2. Make the three (four) lines of the config settable by setting properties on the collector.
3. Make the three (four) lines of the config settable by setting properties on the collector group. 
4. Make the three (four) lines of the config settable by setting properties on the account level. Even though we are an MSP, our SS is used across all customers since it only contains those secrets we need for monitoring and/or remote access.
5. Give us a UI where we can input all this information with test buttons to verify things are working, similar to how cloud integrations work.

Even if #1 is implemented, #2, #3, #4, and #5 will allow users to override the default values for certain collectors/collector groups (some collectors may be on the same continent as SS, some may not, so longer timeouts may be needed).

Also, it would make sense that the vault.meta.url, vault.meta.type, and vault.meta.header properties be configured in the same place as the vault metadata properties. I get why these were created as properties in the resource tree, they need to be available to the collector task at runtime. I'm not sure if the best place for that is in the resource tree with the *.lmvault properties or if they should be with the agent properties at the account level/collector group level/collector level.

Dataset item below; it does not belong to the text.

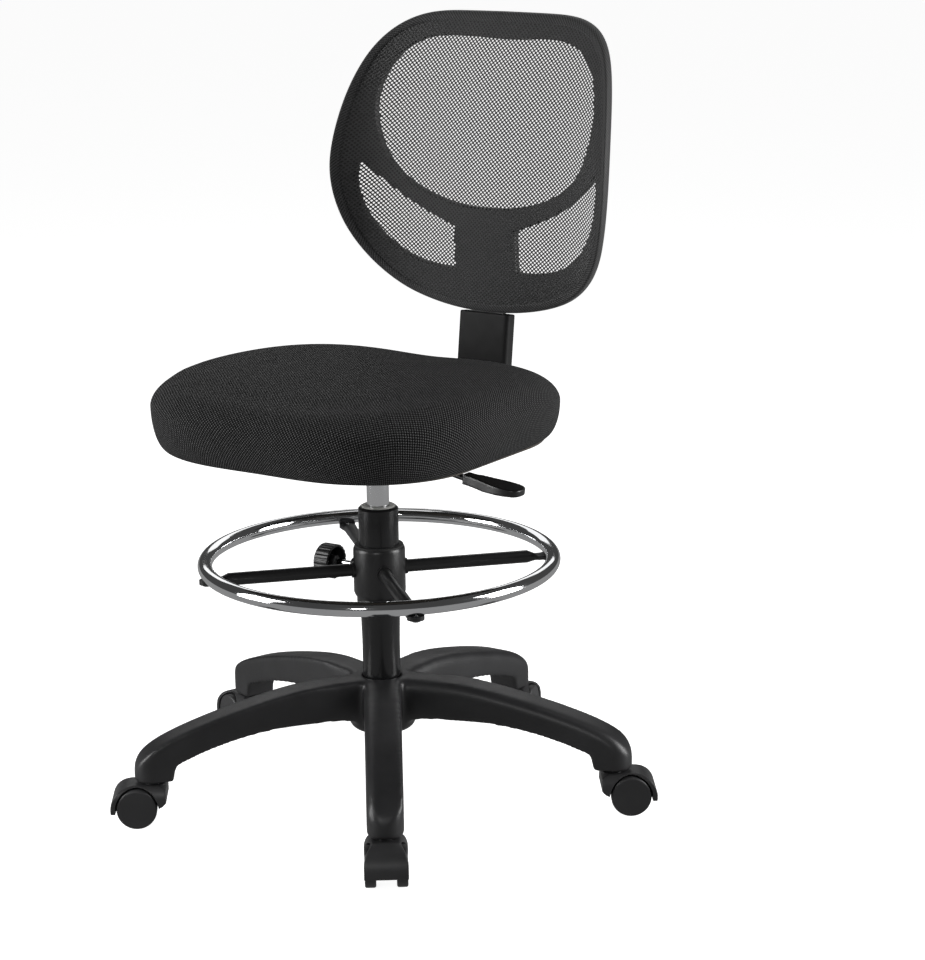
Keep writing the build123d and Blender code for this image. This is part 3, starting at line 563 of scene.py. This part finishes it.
A1, A2 = np.array([2.62, -2.74]), np.array([3.30, 2.58])
span = range(-130, 131)
ij = np.array([(i, j) for i in span for j in span])
corner = ij[:, :1] * A1 + ij[:, 1:] * A2 + np.array([0.0, 768.0])
centre = corner + (A1 + A2) / 2
ok = (np.abs(centre[:, 0]) < 215) & (centre[:, 1] > 570) & (centre[:, 1] < 965)
ij, corner, centre = ij[ok], corner[ok], centre[ok]
ok = inside(OUTLINE, centre)
ij, corner, centre = ij[ok], corner[ok], centre[ok]
ok = nearest(OUTLINE, centre) > 3.6
ij, corner, centre = ij[ok], corner[ok], centre[ok]
is_open = np.zeros(len(centre), bool)
for w in WINDOWS:
    is_open |= inside(w, centre) | (nearest(w, centre) < 1.6)

verts, index_of = [], {}


def point(key, xz, off):
    if key not in index_of:
        index_of[key] = len(verts)
        verts.append((xz[0], xz[1], off))
    return index_of[key]


faces, mat_index = [], []
ANG = np.radians([225, 270, 315, 0, 45, 90, 135, 180])
HOLE = 0.335
for (i, j), p, c, hole in zip(ij.tolist(), corner, centre, is_open):
    outer = [point(("c", i, j), p, -1.05),
             point(("a", i, j), p + A1 / 2, -0.85),
             point(("c", i + 1, j), p + A1, -1.05),
             point(("b", i + 1, j), p + A1 + A2 / 2, -0.80),
             point(("c", i + 1, j + 1), p + A1 + A2, -1.05),
             point(("a", i, j + 1), p + A2 + A1 / 2, -0.85),
             point(("c", i, j + 1), p + A2, -1.05),
             point(("b", i, j), p + A2 / 2, -0.80)]
    base = len(verts)
    for a in ANG:
        q = c + HOLE * (math.cos(a) * A1 + math.sin(a) * A2)
        verts.append((q[0], q[1], -0.45))
    ring = list(range(base, base + 8))
    for k in range(8):
        faces.append((outer[k], outer[(k + 1) % 8], ring[(k + 1) % 8], ring[k]))
        mat_index.append(0)
    # eyelets over the frame are closed with the mesh_shadow sheet, a painted shadow
    if not hole:
        faces.append(tuple(ring))
        mat_index.append(1)
va = np.array(verts)
pts = on_back(va[:, 0], va[:, 1], va[:, 2])
uvs = va[:, :2] / 1000.0

# rolled edge of the sleeve, from inside the front seam round to the back hem
n_line = 420
line = spline_closed(OUTLINE[::20], n_line)
tan = np.roll(line, -1, 0) - np.roll(line, 1, 0)
tan /= np.linalg.norm(tan, axis=1)[:, None]
inward = np.stack([tan[:, 1], -tan[:, 0]], 1)
if (inward * (np.array([0.0, 768.0]) - line)).sum() < 0:
    inward = -inward
prof = [(10.6, -1.0), (10.3, -1.55), (9.0, -1.75), (7.0, -1.7)]
for a in np.linspace(80, -80, 17):
    ca, sa = math.cos(math.radians(a)), math.sin(math.radians(a))
    prof.append((5.0 - 6.0 * abs(ca) ** 0.62, 7.0 - 8.6 * math.copysign(abs(sa) ** 0.8, sa)))
prof += [(7.5, 15.7), (11.0, 15.6), (13.6, 15.4), (14.2, 14.9), (14.3, 14.1)]
rows, prof_len = [], [0.0]
for (ia, ya), (ib, yb) in zip(prof, prof[1:]):
    prof_len.append(prof_len[-1] + math.hypot(ib - ia, yb - ya))
arc = np.concatenate([[0], np.cumsum(np.linalg.norm(np.roll(line, -1, 0) - line, axis=1))])
for ins, yo in prof:
    q = line + inward * ins
    rows.append(on_back(q[:, 0], q[:, 1], yo))
strip = np.concatenate(rows)
n_p = len(prof)
f2, uv2 = [], []
for r in range(n_p - 1):
    for c in range(n_line):
        d = (c + 1) % n_line
        f2.append((r * n_line + c, r * n_line + d, (r + 1) * n_line + d, (r + 1) * n_line + c))
for r in range(n_p):
    for c in range(n_line):
        uv2.append((arc[c] / 1000.0, prof_len[r] / 1000.0))
a_, b_, c_, d_ = (strip[i] for i in f2[3 * n_line])
if np.dot(np.cross(b_ - a_, c_ - a_), (0, -1, 0)) < 0:
    f2 = [f[::-1] for f in f2]

sheet = new_piece("back_mesh_cloth", pts, faces, ["back_mesh", "mesh_shadow"], "seat",
                  mat_index, uvs)
hem = new_piece("back_mesh_rolled_edge", strip, f2, ["back_hem"], "seat", None, uv2)
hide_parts("back_mesh")
flat_area = 0.1349

# stitches along the seam, just inside the rolled edge
sv, sf = [], []
total = arc[-1]
count = int(total / 4.4)
for k in range(count):
    s0 = k * total / count
    ends = []
    for s in (s0, s0 + 2.7):
        i = min(np.searchsorted(arc, s % total, side="right") - 1, n_line - 1)
        u = (s % total - arc[i]) / max(arc[i + 1] - arc[i], 1e-9)
        q = line[i] * (1 - u) + line[(i + 1) % n_line] * u
        iv = inward[i] * (1 - u) + inward[(i + 1) % n_line] * u
        ends.append((q + iv * 8.2, iv))
    (p0, w0), (p1, w1) = ends
    base = len(sv)
    for f_, off, wide in ((0.0, -1.55, 0.16), (0.15, -1.95, 0.36), (0.5, -2.1, 0.4),
                          (0.85, -1.95, 0.36), (1.0, -1.55, 0.16)):
        q = p0 * (1 - f_) + p1 * f_
        w = w0
        for a in range(6):
            an = a * math.pi / 3
            sv.append(on_back(q[0] + w[0] * wide * math.cos(an), q[1] + w[1] * wide * math.cos(an),
                              off + wide * math.sin(an)))
    for r in range(4):
        for a in range(6):
            b = (a + 1) % 6
            sf.append((base + r * 6 + a, base + r * 6 + b, base + r * 6 + 6 + b, base + r * 6 + 6 + a))
    sf.append(tuple(base + a for a in range(5, -1, -1)))
    sf.append(tuple(base + 24 + a for a in range(6)))
stitches = new_piece("back_seam_stitches", sv, sf, ["thread"], "seat")

# PIECES
# --------------------------------------------------------- moulded hard parts
HUB_BLEND = 0.075


def hub_weight(co):
    r = np.hypot(co[:, 0], co[:, 1])
    w = np.clip((HUB_BLEND + 0.02 - r) / 0.03, 0, 1) * np.clip((r - 0.029) / 0.006, 0, 1)
    return w * np.clip((co[:, 2] - 0.088) / 0.01, 0, 1)


soften("base_star", 0.0021, 26, "base_star_moulded", weight=hub_weight, extra=45)
soften("back_frame", 0.0022, 7, "back_frame_moulded")
soften("back_bar_cover", 0.0012, 6, "back_bar_cover_moulded")
for k in range(1, 6):
    soften(f"caster_{k}_housing", 0.0009, 5)
    for side in ("left", "right"):
        soften(f"caster_{k}_wheel_{side}", 0.0008, 4)
soften("lever_paddle", 0.0008, 8)
soften("clamp_knob", 0.0007, 4)

# ------------------------------------------------------------ seat cushion
# plan radius, waist and rim heights by angle from the front edge (millimetres)
SEAT_CY = -37.0
SHAPE = dict(r=(235.1, 1.1, -5.2, -1.0, -15.0, 0.0, 0.0), waist=(513.0, 8.5, -6.0),
             top=557.5, rim=(4.5, -12.5), m=4.9, q=1.85, low=(466.5, 0.0, -2.0), tuck=18.0)


def seat_points(th, t_up, t_dn, s=SHAPE):
    """Rings from the centre of the top out to the waist and down to the tuck."""
    R = sum(c * np.cos(i * th) for i, c in enumerate(s["r"]))
    ux, uy = np.sin(th), -np.cos(th)
    zm = sum(c * np.cos(i * th) for i, c in enumerate(s["waist"]))
    rim = s["rim"][0] * np.cos(th) + s["rim"][1] * np.cos(2 * th)
    rings = []
    for t in t_up:
        rho = math.sin(t * math.pi / 2) ** 0.7
        z = zm + (s["top"] - zm + rim * rho ** 2) * max(1 - rho ** s["m"], 0) ** (1 / s["q"])
        rings.append(np.stack([R * rho * ux, R * rho * uy + SEAT_CY, z], 1))
    zb = sum(c * np.cos(i * th) for i, c in enumerate(s["low"]))
    for t in t_dn:
        an = t * math.pi / 2
        r = R - s["tuck"] * (1 - math.cos(an))
        rings.append(np.stack([r * ux, r * uy + SEAT_CY, zm - (zm - zb) * math.sin(an)], 1))
    return rings


NT = 200
th = np.linspace(0, 2 * math.pi, NT, endpoint=False)
up = np.linspace(0, 1, 44)[1:]
dn = np.linspace(0, 1, 12)[1:]
rings = seat_points(th, up, dn)
# underside: the cloth turns in under the board and is stapled there
last = rings[-1]
for inset, z in ((6, 466.0), (14, 465.3), (26, 465.1), (38, 465.1), (39, 465.9)):
    c = np.array([0, SEAT_CY])
    d = last[:, :2] - c
    rr = np.linalg.norm(d, axis=1)[:, None]
    q = c + d * (rr - inset) / rr
    wav = 0.5 * np.sin(th * 46) * (inset > 5) * (inset < 39)
    rings.append(np.concatenate([q, (z + wav * 0.5)[:, None] if isinstance(wav, np.ndarray) else np.full((NT, 1), z)], 1))
cv = [np.array([[0, SEAT_CY, SHAPE["top"]]])] + rings
cv = np.concatenate(cv)
cf = [(0, 1 + (i + 1) % NT, 1 + i) for i in range(NT)]
for r in range(len(rings) - 1):
    a0, b0 = 1 + r * NT, 1 + (r + 1) * NT
    for i in range(NT):
        j = (i + 1) % NT
        cf.append((a0 + i, a0 + j, b0 + j, b0 + i))
n_up = len(up)


def swell(cv):
    """Soft rolls along the front and side edges, a hollow inside them, seat dish."""
    x, y, z = cv[:, 0], cv[:, 1] - SEAT_CY, cv[:, 2]
    ang = np.arctan2(x, -y)
    R = sum(c * np.cos(i * ang) for i, c in enumerate(SHAPE["r"]))
    rho = np.hypot(x, y) / R
    top = np.clip((z - 500) / 20, 0, 1)
    front = np.clip(np.cos(ang) * 1.4 + 0.35, 0, 1)
    side = np.exp(-((np.abs(ang) - 1.35) / 0.55) ** 2)
    roll = np.exp(-((rho - 0.885) / 0.05) ** 2)
    hollow = np.exp(-((rho - 0.75) / 0.075) ** 2)
    dz = top * (1.5 * roll - 2.3 * hollow) * np.maximum(front, 0.8 * side)
    # creases gathering at the two front corners
    for c0 in (0.78, -0.78):
        fan = np.exp(-((ang - c0) / 0.30) ** 2) * np.exp(-((rho - 0.84) / 0.12) ** 2)
        dz += top * 0.9 * fan * np.cos((ang - c0) * 34)
    cv = cv.copy()
    cv[:, 2] += dz
    return cv


cushion = new_piece("seat_cushion_cloth", swell(cv) / 1000.0, cf, ["seat_fabric"], "seat")


def relax_cloth(o, pinned, cap):
    """Inflates the cover a little under pressure; cap limits how far it moves."""
    me = o.data
    n_v = len(me.vertices)
    start = np.empty(n_v * 3)
    me.vertices.foreach_get("co", start)
    start = start.reshape(-1, 3)
    vg = o.vertex_groups.new(name="pin")
    vg.add([int(i) for i in np.nonzero(pinned)[0]], 1.0, "REPLACE")
    c = o.modifiers.new("cloth", "CLOTH")
    st = c.settings
    st.quality = 6
    st.mass = 0.35
    st.tension_stiffness = st.compression_stiffness = 30
    st.shear_stiffness = 12
    st.bending_stiffness = 4
    st.use_pressure = True
    st.uniform_pressure_force = 0.2
    st.vertex_group_mass = "pin"
    st.effector_weights.gravity = 0
    c.collision_settings.use_collision = False
    c.point_cache.frame_start, c.point_cache.frame_end = 1, 20
    for f in range(1, 21):
        S.frame_set(f)
    done = evaluated(o)
    co = np.empty(n_v * 3)
    done.vertices.foreach_get("co", co)
    co = co.reshape(-1, 3)
    d = co - start
    far = np.linalg.norm(d, axis=1)
    far95 = float(np.percentile(far, 95))
    o.modifiers.clear()
    scale = np.minimum(1.0, cap / np.maximum(far, 1e-9))
    co = start + d * scale[:, None]
    me.vertices.foreach_set("co", co.ravel())
    me.update()
    S.frame_set(1)
    print("cloth moved, 95th percentile, mm:", round(far95 * 1000, 2))


z0 = cv[:, 2]
inner = np.hypot(cv[:, 0], cv[:, 1] - SEAT_CY)
relax_cloth(cushion, z0 < 469.0, 0.004)

# cloth coordinates: lengths measured along the surface out from the middle
co = np.empty(len(cushion.data.vertices) * 3)
cushion.data.vertices.foreach_get("co", co)
co = co.reshape(-1, 3)
mid = np.array([0, SEAT_CY / 1000.0])
path = np.zeros(len(co))
prev = np.repeat(co[:1], NT, 0)
run = np.zeros(NT)
for r in range(len(rings)):
    cur = co[1 + r * NT:1 + (r + 1) * NT]
    run = run + np.linalg.norm(cur - prev, axis=1)
    path[1 + r * NT:1 + (r + 1) * NT] = run
    prev = cur
dirs = co[:, :2] - mid
dirs /= np.maximum(np.linalg.norm(dirs, axis=1), 1e-9)[:, None]
uv = dirs * path[:, None]
layer = cushion.data.uv_layers.new(name="cloth")
loops = np.empty(len(cushion.data.loops), np.int32)
cushion.data.loops.foreach_get("vertex_index", loops)
layer.data.foreach_set("uv", uv[loops].astype(np.float32).ravel())
sub = cushion.modifiers.new("fine", "SUBSURF")
sub.levels = sub.render_levels = 1
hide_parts("seat_cushion")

This is great! Fantastic! Now we can almost seriously think about using this thing. These are the current difficulties I foresee we will face as we configure it over the next few weeks/months:
1. We will have to modify the config of every collector. That involves a restart and also could pose problems during later upgrades where those lines get overwritten by an updated config. I'm not excited about the prospect.
2. We will have to store the usernames in LM and not use the vault integration to fetch the username, only the password. We'll be testing to see if the logic to find the password works any better than it did a year ago, so far it's working on one device with one secret in our sandbox. I'm not sure SNMPv3 will even work since we have all the v3 keys for one set in one secret and we don't want to split it out.